L’Arabie saoudite pourrait de cette façon expédier en Syrie plusieurs milliers de soldats des unités spéciales prélevés sur les unités opérant au Yémen et déployés en coordination avec la Turquie[theguardian.com5fév16]]. Une décision en ce sens pourrait d’ailleurs être adoptée lors du sommet de l’Otan à Bruxelles au cours de la semaine du 8 février…
Dans cette occurrence, le général Konachenkov, porte-parole du Ministère de la Défense Russe, convaincu que la Turquie s’apprête à envahir la Syrie, pose à brûle-pourpoint la question suivante : « Quelle sera la réaction de l’Otan lorsque les forces syriennes et russes détruiront les forces turques et éventuellement contre-attaqueront en territoire turc ? ». Depuis l’intervention de la Russie en Syrie, Ankara cherche à coup sûr un prétexte pour contrer Moscou qui éreinte « l’État Islamique, allié objectif de la Turquie ». En outre les sanctions commerciales instaurées par la Russie contre la Turquie deviennent insupportables à l’économie turque déjà mise à mal par l’effort de guerre et le poids des réfugiés.
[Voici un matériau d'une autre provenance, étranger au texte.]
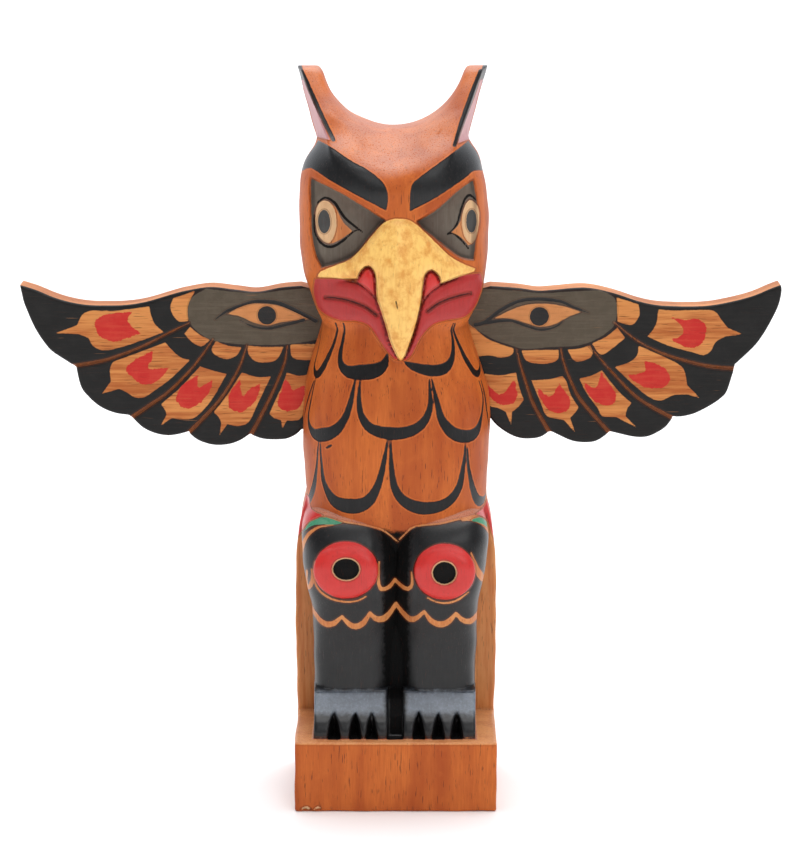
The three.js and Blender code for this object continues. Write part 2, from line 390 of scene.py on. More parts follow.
# ------------------------------------------------------------------ the block and the body
@dataclass(frozen=True)
class Block:
    """The square plinth, and the back of the block left uncut behind the legs."""

    half_depth: float = 31.0
    plinth_half: float = 41.6
    plinth_top: float = 30.0
    slab_front: float = 11.0
    slab_top: float = 126.0
    slab_edge: float = 1.4
    foot_half: float = 33.9  # half the width of the ledge that the feet cover
    chips: tuple[Shape, ...] = (
        Stroke(((-39, 1.2, 0.25), (-36.6, 1.9, 0.55), (-35.4, 1.1, 0.25))),
        Stroke(((-33.6, 1, 0.25), (-31.9, 2.1, 0.45), (-31, 1.3, 0.2))),
    )
    slab_half: Profile = Profile(((25, 41.5), (30, 41.6), (46, 42.1), (78, 42.2), (92, 42.1), (108, 40.7),
        (126, 37.2)))

    def field(self, x: Array, y: Array, z: Array) -> Array:
        """Distance to the plinth and slab, negative inside.

        Args:
            x: Coordinates across.
            y: Coordinates from front to back.
            z: Heights.

        Returns:
            The distance.
        """
        depth, half = self.half_depth, self.plinth_half
        plinth = rounded_box(x, y, z, (-half, -depth, 0), (half, depth, self.plinth_top), 0.9)
        chips = np.hypot(x + 36.5, z + 0.8) - 2.1 - 0.7 * np.sin(2.3 * x)
        plinth = both(plinth, -both(chips, y + depth - 0.9, 0.3), 0.5)
        slab = both(np.abs(x) - self.slab_half.at(z), slab_gap(y, self.slab_front, depth), self.slab_edge)
        slab = both(slab, slab_gap(z, self.plinth_top - 4, self.slab_top), self.slab_edge)
        return either(plinth, slab, 0.5)

    def paint(self, x: Array, y: Array, z: Array, marks: Marks) -> None:
        """Paints the ledge and the slab's face paler as painted light on them, and marks a chipped corner.

        Args:
            x: Coordinates across.
            y: Coordinates from front to back.
            z: Heights.
            marks: Marks to add to.
        """
        beside_feet = np.maximum(np.minimum(self.foot_half - np.abs(x + 0.4), y + 26.9), y - 14)
        # Painted sheen: the ledge, which faces up beside the feet, is painted paler.
        add_mark(marks, Mark.BARE, np.maximum(np.abs(z - self.plinth_top) - 0.9, beside_feet))
        # Painted light: the slab's face, shaded by the legs and body, is painted paler.
        add_mark(marks, Mark.BARE, np.maximum(slab_gap(y, 10.5, 14), slab_gap(z, self.plinth_top, 128)))
        add_mark(marks, Mark.CREAM, np.maximum(nearest(x, z, self.chips), y + self.half_depth - 1.5))


@dataclass(frozen=True)
class Chest:
    """The rounded breast, painted with rows of feathers."""

    turn_radius: float = 35.0  # feathers are drawn on a drum of this radius
    spine: float = 16.0
    feather_top: float = 207.0
    form: Column = Column(
        left=Profile(((108, -36.5), (125, -37.4), (140, -38.2), (155, -38.6), (170, -37.4), (184, -34.4),
            (196, -30.6), (207, -29.6))),
        right=Profile(((108, 36.5), (125, 37.6), (140, 38.6), (155, 39.2), (170, 38.2), (184, 33.8),
            (196, 30), (207, 29.4))),
        front=Profile(((108, -14), (125, -17.5), (140, -18.6), (155, -18.6), (170, -17.4), (184, -15.6),
            (196, -13.6), (207, -13))),
        back=Profile(((108, 50), (207, 50))), middle=16.0, power=2.5)
    feathers: tuple[Shape, ...] = (
        Stroke(((-46.5, 196.2, 0.34), (-41.9, 188, 0.44), (-40.9, 180.9, 0.69), (-37.1, 178.2, 1.57),
            (-33.4, 181.7, 1.57), (-30.5, 189.6, 0.98), (-28.5, 200.3, 0.44))),
        Stroke(((-24.3, 200.8, 0.39), (-25.2, 191.5, 0.88), (-24.4, 185.2, 1.27), (-21, 181.9, 2.25),
            (-15.4, 181.8, 3.04), (-9, 182.7, 2.94), (-5.2, 185.2, 1.96), (-3.7, 189.4, 0.49))),
        Stroke(((4, 186.4, 0.33), (7.7, 184.4, 1.57), (15, 182.5, 2.25), (21.6, 182.9, 2.16),
            (25.9, 186.6, 1.27), (28, 193.4, 0.73), (27.1, 200.4, 0.34))),
        Stroke(((28.2, 200.3, 0.39), (31.6, 190.1, 0.98), (34.6, 183.3, 1.47), (38.3, 178.3, 1.47),
            (45.7, 179.4, 0.69), (54.9, 184.6, 0.44), (54.9, 195.1, 0.34))),
        Stroke(((-38.4, 175.2, 0.33), (-43.6, 164.1, 0.78), (-47.2, 153.5, 0.44))),
        Stroke(((-37.2, 175.9, 0.33), (-38.8, 168.1, 0.49), (-39.5, 158.8, 0.88), (-35.6, 154.3, 2.06),
            (-29.8, 154.8, 2.84), (-24.4, 157.4, 2.25), (-20.7, 162.6, 1.47), (-18.6, 169.6, 1.08),
            (-17.1, 179, 0.34))),
        Stroke(((-15, 178.7, 0.33), (-15.2, 170.7, 0.93), (-13.9, 164.3, 1.37), (-10, 159.3, 2.06),
            (-2.3, 157.4, 2.55), (5.5, 158.2, 2.35), (11.1, 161.6, 1.76), (14.2, 168.3, 1.08),
            (14.4, 178.8, 0.34))),
        Stroke(((15.5, 179.1, 0.33), (16.8, 170.6, 0.93), (18.6, 162.8, 1.57), (22.6, 156.9, 2.35),
            (28.4, 154.4, 2.65), (33.8, 155.4, 2.06), (37.8, 160.6, 0.88), (39.6, 168.1, 0.54),
            (39.1, 175.1, 0.33))),
        Stroke(((41.3, 175, 0.33), (41.8, 166.7, 0.69), (46.4, 152.9, 0.44))),
        Stroke(((-32.1, 150.9, 0.34), (-33.9, 140.8, 0.69), (-36.8, 131.1, 1.47), (-43.8, 123.7, 1.71),
            (-51.1, 124.2, 0.98))),
        Stroke(((-31, 150.7, 0.33), (-30.9, 141.5, 0.69), (-29.7, 133.6, 1.27), (-25.8, 127.7, 2.45),
            (-18.9, 126.1, 3.28), (-12.2, 128.2, 2.55), (-7.7, 134.6, 1.57), (-5.1, 143.9, 1.08),
            (-3.3, 154.3, 0.34))),
        Stroke(((-2, 154.3, 0.33), (-1.7, 143.9, 0.98), (-0.3, 134.6, 1.57), (4.1, 128.6, 2.25),
            (11.8, 125.7, 2.74), (20.3, 127, 2.35), (25.6, 132.9, 1.67), (27.5, 142.2, 0.93),
            (28, 150.9, 0.33))),
        Stroke(((28.8, 149.5, 0.34), (30.3, 139.9, 0.78), (33.1, 131.6, 1.47), (38.7, 124.6, 2.11),
            (48.5, 124.5, 1.32), (51.1, 131.9, 0.69))),
        Stroke(((-28.1, 149.6, 0.33), (-26.9, 150.4, 0.6), (-25.8, 151.1, 0.39))),
    )

    def field(self, x: Array, y: Array, z: Array) -> Array:
        """Distance to the breast, negative inside."""
        return both(self.form.field(x, y, z), slab_gap(z, 106, 212), 1)

    def paint(self, x: Array, y: Array, z: Array, marks: Marks) -> None:
        """Paints the feathers.

        Args:
            x: Coordinates across.
            y: Coordinates from front to back.
            z: Heights.
            marks: Marks to add to.
        """
        around = self.turn_radius * np.arctan2(x, self.spine - y)
        gap = np.where(z < self.feather_top, nearest(around, z, self.feathers), FAR)
        add_mark(marks, Mark.FEATHER, gap)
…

Dans ces conditions Erdogan, fort de l’Article V du Traité de l’Atlantique nord (solidarité active à l’égard des alliés en cas d’agression de l’un d’entre eux), pourrait choisir la fuite en avant et une guerre limitée contre la Russie. Ingrates perspectives…
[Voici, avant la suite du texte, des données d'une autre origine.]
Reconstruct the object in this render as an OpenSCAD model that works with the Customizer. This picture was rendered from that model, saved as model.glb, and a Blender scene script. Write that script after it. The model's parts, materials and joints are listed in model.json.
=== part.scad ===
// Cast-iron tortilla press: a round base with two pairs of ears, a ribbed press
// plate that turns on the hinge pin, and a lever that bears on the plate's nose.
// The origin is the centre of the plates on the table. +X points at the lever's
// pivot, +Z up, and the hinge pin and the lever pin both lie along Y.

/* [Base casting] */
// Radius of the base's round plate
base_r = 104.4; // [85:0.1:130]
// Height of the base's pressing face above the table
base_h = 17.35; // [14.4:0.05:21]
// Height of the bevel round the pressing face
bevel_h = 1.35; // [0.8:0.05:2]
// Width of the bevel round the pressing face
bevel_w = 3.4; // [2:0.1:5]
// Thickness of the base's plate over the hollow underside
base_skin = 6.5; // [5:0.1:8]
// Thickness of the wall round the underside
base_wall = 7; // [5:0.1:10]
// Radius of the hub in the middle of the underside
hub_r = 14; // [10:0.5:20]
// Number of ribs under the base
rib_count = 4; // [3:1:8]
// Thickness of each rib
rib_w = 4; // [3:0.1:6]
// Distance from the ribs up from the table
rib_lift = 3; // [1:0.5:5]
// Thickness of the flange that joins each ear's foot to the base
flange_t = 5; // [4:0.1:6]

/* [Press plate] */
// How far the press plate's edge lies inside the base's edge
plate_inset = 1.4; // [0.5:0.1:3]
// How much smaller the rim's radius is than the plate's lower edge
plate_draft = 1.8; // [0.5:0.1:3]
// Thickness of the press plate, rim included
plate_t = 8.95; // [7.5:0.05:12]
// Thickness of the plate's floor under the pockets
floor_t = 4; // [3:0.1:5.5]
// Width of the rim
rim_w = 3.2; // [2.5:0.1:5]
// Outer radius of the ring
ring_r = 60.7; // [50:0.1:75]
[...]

Leon Camus - 6 février 2016
État des opérations - Source protégée
« Résultat de la stratégie mise en œuvre par la Russie, l’Armée arabe syrienne (Damas) a regagné une plus grande liberté d’action laquelle s’est traduite par une série d’offensives ayant permis la reprises de nombreux bastions des terroristes.
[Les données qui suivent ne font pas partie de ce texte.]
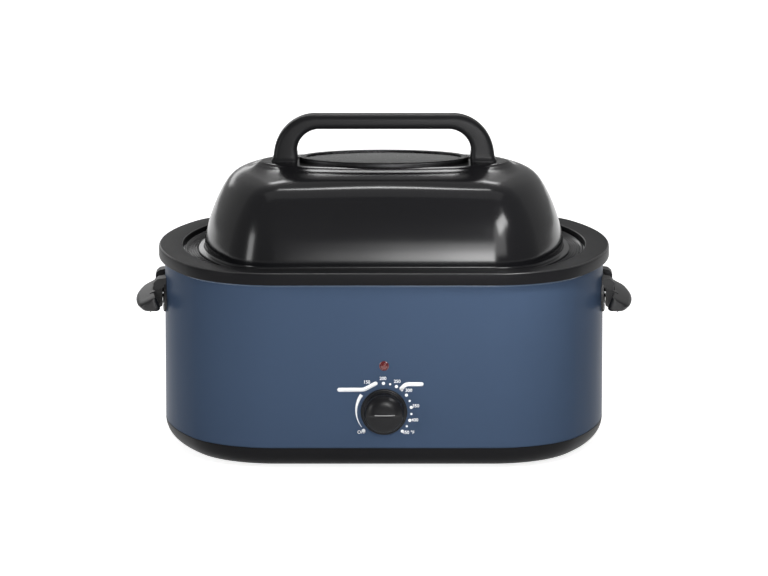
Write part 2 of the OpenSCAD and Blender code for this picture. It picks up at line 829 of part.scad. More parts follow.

… L’abandon par les islamistes des villes où ils s’étaient retranchés, a accru la mobilité des unités blindées syriennes qui ont ainsi pu reprendre le contrôle sur les voies de communication reliant entre elles les localités tenues par les djihadistes. Les forces gouvernementales ont réussi à encercler de nombreuses localités, soumises aux frappes de l’aviation russe, avant de déclencher des offensives terrestres. Ainsi dans le gouvernorat de Lattaquié, la partie du Nord des montagnes turkmènes occupée par des groupes terroristes soutenus par l’Arabie Saoudite, la Turquie et les États-Unis, est sur le point d’être libérée par la 103e Brigade mécanisée de la garde Syrienne. Ce qui devra assurer la sécurisation globale de la frontière syro-turque tout en procurant à l’Armée arabe syrienne des points d’appui pour le lancement d’une offensive destinée à libérer Jisr Al Choughour, porte d’entrée fortifiée dans le gouvernorat d’Idlib. Un gouvernorat entièrement contrôlé par quelque 12000 djihadistes appartenant à plusieurs groupes, dont celui d’al-Nosra, la branche syrienne d’Al-Qaïda. Dans le gouvernorat de Deraa, au sud de Damas, la 7e Division mécanisée syrienne a créé une profonde faille sur un axe nord-sud entre les positions ennemies, encerclant un groupe de 1500 combattants islamistes dans l’Est du gouvernorat.
… Après la libération de l’important nœud de communication de Sheikh Miskeenm, les 12e et 15e Brigades de la 5e Division blindée syrienne ont poursuivi leur offensive pour la conquête de la ville de Nawa. Cette commune est proche du plateau du Golan, qui forme la frontière avec Israël. Grâce à cette manœuvre, l’armée syrienne a commencé d’encercler 9500 djihadistes combattant dans l’ouest du gouvernorat de Deraa, sécurisant de cette façon la frontière poreuse avec Israël. Les deux actions offensives sont des indications claires de la préparation d’opérations terrestres de grande envergure, probablement lancées en Mars.
… Une hypothèse confortée par le fait que la Russie intensifie actuellement ses missions de reconnaissance et doublé le nombre de drones de type Dozor dans le but de surveiller spécifiquement les mouvements rebelles. Étant donné que l’armée arabe syrienne est l’unique adversaire de toutes les formations combattantes, celle-ci se donne pour tâche prioritaire de pousser les groupes terroristes à déposer les armes alors que, harassés et repoussés par l’Armée arabe syrienne et de plus en plus coupés de leurs lignes de ravitaillement, leurs capacités de combat commençant à diminuer significativement.
… Pour protéger les bombardiers Tu-22M3 durant leur survol de l’espace aérien de l’Irak et le nord de la Syrie, où évoluent les avions de la coalition anti-ÉI dirigée par les États-Unis, la Russie a déployé à la base aérienne de Hmeymim, l’une des quatre batteries de missiles anti -aériens S-400, amenées en Syrie. Une batterie a été déployée à la base aérienne syrienne de Kuweires, située à 30 km à l’est d’Alep. Dans le cadre de cette offensive probable de printemps, les forces de la FR auront à leur disposition les 64 appareils de combat (24 Su-24M2, 12 Su-25, 12 Su-34, 16 Su-30SM) présents sur cette même base d’Hmeymim à proximité de Lattaquié ».
La Russie aurait entrepris la construction d’une nouvelle base à al-Chayrat près de Homs et procédé à des repérages dans le but d’établir une quatrième base au Nord-Est de la Syrie au voisinage simultané de la Turquie et de l’Irak [voltairenet.org14déc15].